● **EXERCISE REQUIREMENTS**: Tell how many lines in these records contain the string "slide", with only the number as the reply.

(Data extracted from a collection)
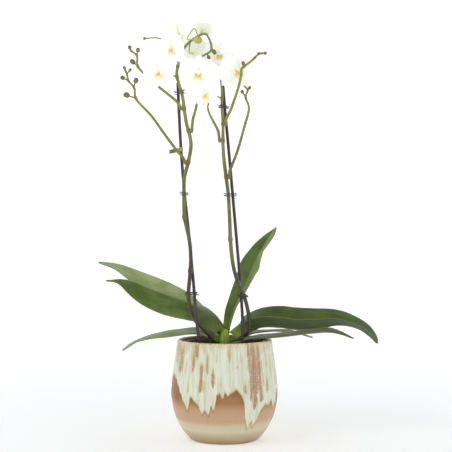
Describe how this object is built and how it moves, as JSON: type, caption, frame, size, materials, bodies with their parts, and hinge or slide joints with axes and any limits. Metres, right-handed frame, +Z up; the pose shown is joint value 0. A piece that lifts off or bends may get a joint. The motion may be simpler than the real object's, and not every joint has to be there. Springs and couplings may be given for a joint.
{
  "type": "potted orchid",
  "caption": "Moth orchid with tall staked flower spikes and arching strap leaves in a round-bellied glazed ceramic cachepot.",
  "frame": {"origin": "centre of the cachepot's flat base, on the surface it stands on", "axes": "+Z up along the pot's axis, -Y towards the side from which the spikes stand in front of the leaves, +X to that viewer's right"},
  "size_m": [0.3995, 0.1833, 0.5819],
  "materials": {
    "glaze": "reactive satin glaze, celadon cream running down over tan",
    "clear_plastic": "thin clear plastic, clouded",
    "bark": "rough chipped bark",
    "root_skin": "silvery matt root skin",
    "leaf": "waxy living leaf, satin",
    "stem": "smooth living stem, satin",
    "stake": "dark stained stake, dull",
    "clip": "moulded plastic, dull",
    "tape": "thin matt tape",
    "petal": "soft velvety petal",
    "lip": "waxy petal, yellow to orange marks"
  },
  "bodies": {
    "root": {"bark_medium": "bark", "ceramic_pot": "glaze", "crown": "stem", "flower_centre_lip": "lip", "flower_centre_low_lip": "lip", "flower_centre_low_petals": "petal", "flower_centre_low_sepals": "petal", "flower_centre_petals": "petal", "flower_centre_sepals": "petal", "flower_left_back_lip": "lip", "flower_left_back_petals": "petal", "flower_left_back_sepals": "petal", "flower_left_front_lip": "lip", "flower_left_front_petals": "petal", "flower_left_front_sepals": "petal", "flower_left_low_lip": "lip", "flower_left_low_petals": "petal", "flower_left_low_sepals": "petal", "flower_middle_back_lip": "lip", "flower_middle_back_petals": "petal", "flower_middle_back_sepals": "petal", "flower_right_back_lip": "lip", "flower_right_back_petals": "petal", "flower_right_back_sepals": "petal", "flower_right_lip": "lip", "flower_right_petals": "petal", "flower_right_sepals": "petal", "flower_top_lip": "lip", "flower_top_petals": "petal", "flower_top_sepals": "petal", "leaf_left_back": "leaf", "leaf_left_low": "leaf", "leaf_left_upper": "leaf", "leaf_right_back": "leaf", "leaf_right_low": "leaf", "leaf_right_upper": "leaf", "leaf_right_upright": "leaf", "left_branch_low": "stem", "left_branch_middle": "stem", "left_branch_right": "stem", "left_clip_high": "clip", "left_clip_low": "clip", "left_clip_middle": "clip", "left_spike": "stem", "left_stake": "stake", "nursery_pot": "clear_plastic", "right_branch_left": "stem", "right_branch_lower": "stem", "right_branch_upper": "stem", "right_clip_high": "clip", "right_clip_low": "clip", "right_clip_middle": "clip", "right_spike": "stem", "right_stake": "stake", "root_left": "root_skin", "root_right": "root_skin", "tape_flag": "tape"}
  },
  "joints": []
}
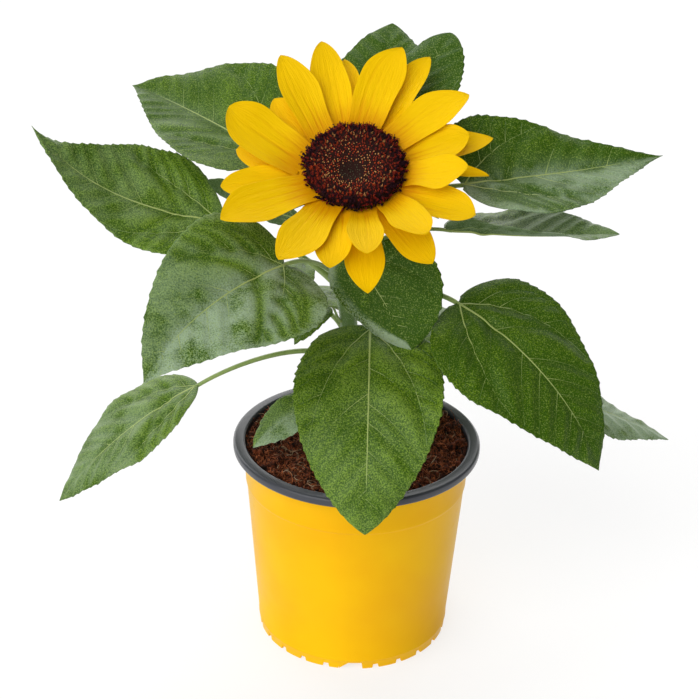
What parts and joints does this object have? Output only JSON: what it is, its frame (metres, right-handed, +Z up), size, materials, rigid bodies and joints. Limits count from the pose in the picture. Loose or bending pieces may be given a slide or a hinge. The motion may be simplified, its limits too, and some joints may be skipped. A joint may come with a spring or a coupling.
{
  "type": "potted dwarf sunflower plant",
  "caption": "Compact sunflower in a round plastic nursery pot: one open yellow bloom with a dark disc, broad pointed leaves on long stalks, moist peat soil.",
  "frame": {"origin": "centre of the level pad on the pot's underside, where the pot stands", "axes": "+Z up the pot's axis, -Y the side that the bloom faces, +X to the right of someone looking at the bloom's face"},
  "size_m": [0.3402, 0.2269, 0.3124],
  "materials": {
    "pot": "smooth satin-gloss yellow polypropylene outside, dark grey inside and on the lip",
    "soil": "moist dark brown peat with coarse coconut fibre, fully rough",
    "stem": "ridged pale green stem with short stiff hairs, satin",
    "leaves": "rough-hairy mid to dark green blade with paler raised veins, soft grey sheen, lighter underside",
    "disc": "velvety dark maroon florets with rust brown tips and an olive brown middle",
    "bracts": "hairy mid green, matt",
    "petals": "warm golden yellow with fine lengthwise ridges, more orange at the base, soft satin"
  },
  "bodies": {
    "root": {"bloom_disc": "disc", "bloom_cup": "bracts", "ray_01": "petals", "ray_02": "petals", "ray_03": "petals", "ray_04": "petals", "ray_05": "petals", "ray_06": "petals", "ray_07": "petals", "ray_08": "petals", "ray_09": "petals", "ray_10": "petals", "ray_11": "petals", "ray_12": "petals", "ray_13": "petals", "ray_14": "petals", "ray_15": "petals", "ray_16": "petals", "ray_17": "petals", "ray_18": "petals", "ray_19": "petals", "ray_20": "petals", "ray_21": "petals", "ray_22": "petals", "ray_23": "petals", "ray_24": "petals", "pot": "pot", "soil": "soil", "stem": "stem", "leaf_01_small_low": "leaves", "leaf_02_low_right": "leaves", "leaf_03_low_left": "leaves", "leaf_04_low_back_right": "leaves", "leaf_05_back": "leaves", "leaf_06_back_left": "leaves", "leaf_07_young": "leaves", "leaf_08_front": "leaves", "leaf_09_front_right": "leaves", "leaf_10_left": "leaves", "leaf_11_front_left": "leaves", "leaf_12_right": "leaves", "leaf_13_under_bloom": "leaves", "leaf_14_small_left": "leaves", "leaf_15_upper_left": "leaves", "leaf_16_upper_right": "leaves", "leaf_17_top_back": "leaves", "leaf_18_top_right": "leaves"}
  },
  "joints": []
}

● **FINAL ANSWER**: 2